The Afghan Taliban on Tuesday denounced the so-called Islamic Scholars' conferences in Asia and the Middle East as an "American process" and urged clerics to reject the gatherings.
The Taliban alleged in a statement that the United States first gathered religious scholars for a conference in Indonesia in May, and has since organized similar conferences in the Afghan capital of Kabul, in Pakistan's Islamabad and Saudi Arabia. No date has been set for the Saudi conference.
The Taliban statement said they consider the conferences to be anti-Islamic and led by the U.S. It said America is using them to seek justification for its "military occupation" of Afghanistan.
"The Islamic Emirate urges religious scholars to reject these conferences, which are a scheme of the invaders," it said.
The State Department said that the U.S. does not have a role in the conferences. The Taliban statement did not offer any evidence to support their claim.
Earlier this month, a suicide bomber targeted the gathering of Afghanistan's top clerics, killing at least seven people and wounding 20, shortly after the religious leaders issued a decree against such attacks and called for peace talks.
The attack was claimed by the Islamic State group.
Around 2,000 members of the council had gathered for the meeting, which was held beneath a large, traditional tent in Kabul. The bomber struck near the end of the meeting, as the participants were about to leave.
Shortly before the attack, the clerics had issued an Islamic ruling, or a fatwa, declaring that suicide attacks are "haram" — forbidden under Islamic law.
The fatwa also said that killing people by any means, including with bombs and suicide attacks, are sins in Islam.
The Taliban in April announced the start of its annual spring offensive, but in recent years, both the Taliban and the Islamic State affiliate have carried out near-daily attacks year-round. The Taliban have managed to seize control of several districts across the country and regularly target Kabul, the capital.

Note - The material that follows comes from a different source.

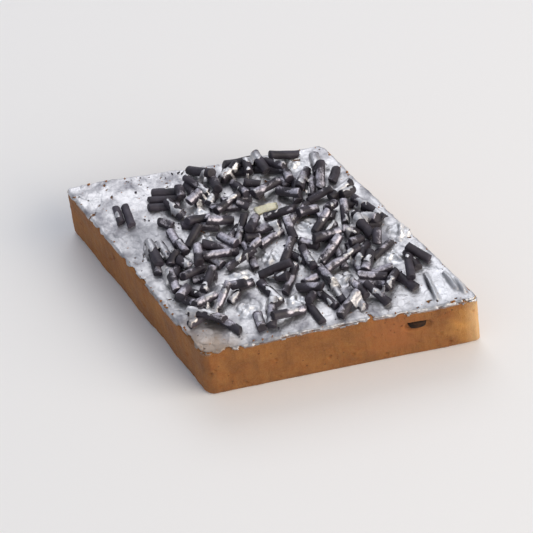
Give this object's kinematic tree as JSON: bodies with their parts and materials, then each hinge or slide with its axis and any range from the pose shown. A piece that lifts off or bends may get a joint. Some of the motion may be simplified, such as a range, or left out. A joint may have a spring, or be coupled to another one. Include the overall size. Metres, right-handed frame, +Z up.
{
  "type": "diamond-cut barfi",
  "caption": "Diamond-cut slab of brown milk fudge, silver leaf on its top and chocolate sprinkles scattered over the leaf.",
  "frame": {"origin": "middle of the footprint, on the surface the slab lies on", "axes": "+X along the long diagonal towards the right pointed corner, +Y towards the back blunt corner, +Z up through the sprinkled top"},
  "size_m": [0.0702, 0.0456, 0.0129],
  "materials": {
    "fudge": "cut face of dense cooked milk fudge, fine grained, slightly moist",
    "silver_leaf": "beaten edible silver leaf, crinkled and torn at the edges",
    "chocolate": "dark chocolate strands with a dull gloss",
    "nut": "split pale nut, dry and matte"
  },
  "bodies": {
    "root": {"barfi": "fudge"}
  },
  "joints": []
}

Both the Taliban and IS militants seek to overthrow the U.S.-backed government and impose a harsh version of Islamic rule, but they are split over leadership, tactics and ideology. Their relentless assaults underscore the struggles that Afghan forces have faced since the U.S. and NATO concluded their combat mission in Afghanistan at the end of 2014.
Thousands of American troops remain in Afghanistan in counterterrorism and support roles. The Trump administration has sent additional troops to try to change the course of America's longest war.
"Once again we respectfully urge the religious scholars of Afghanistan and the Muslim world to cooperate and help the Muslim nation ... instead of assisting and participating in the conferences of the secret service of the enemy," the Taliban said in the statement.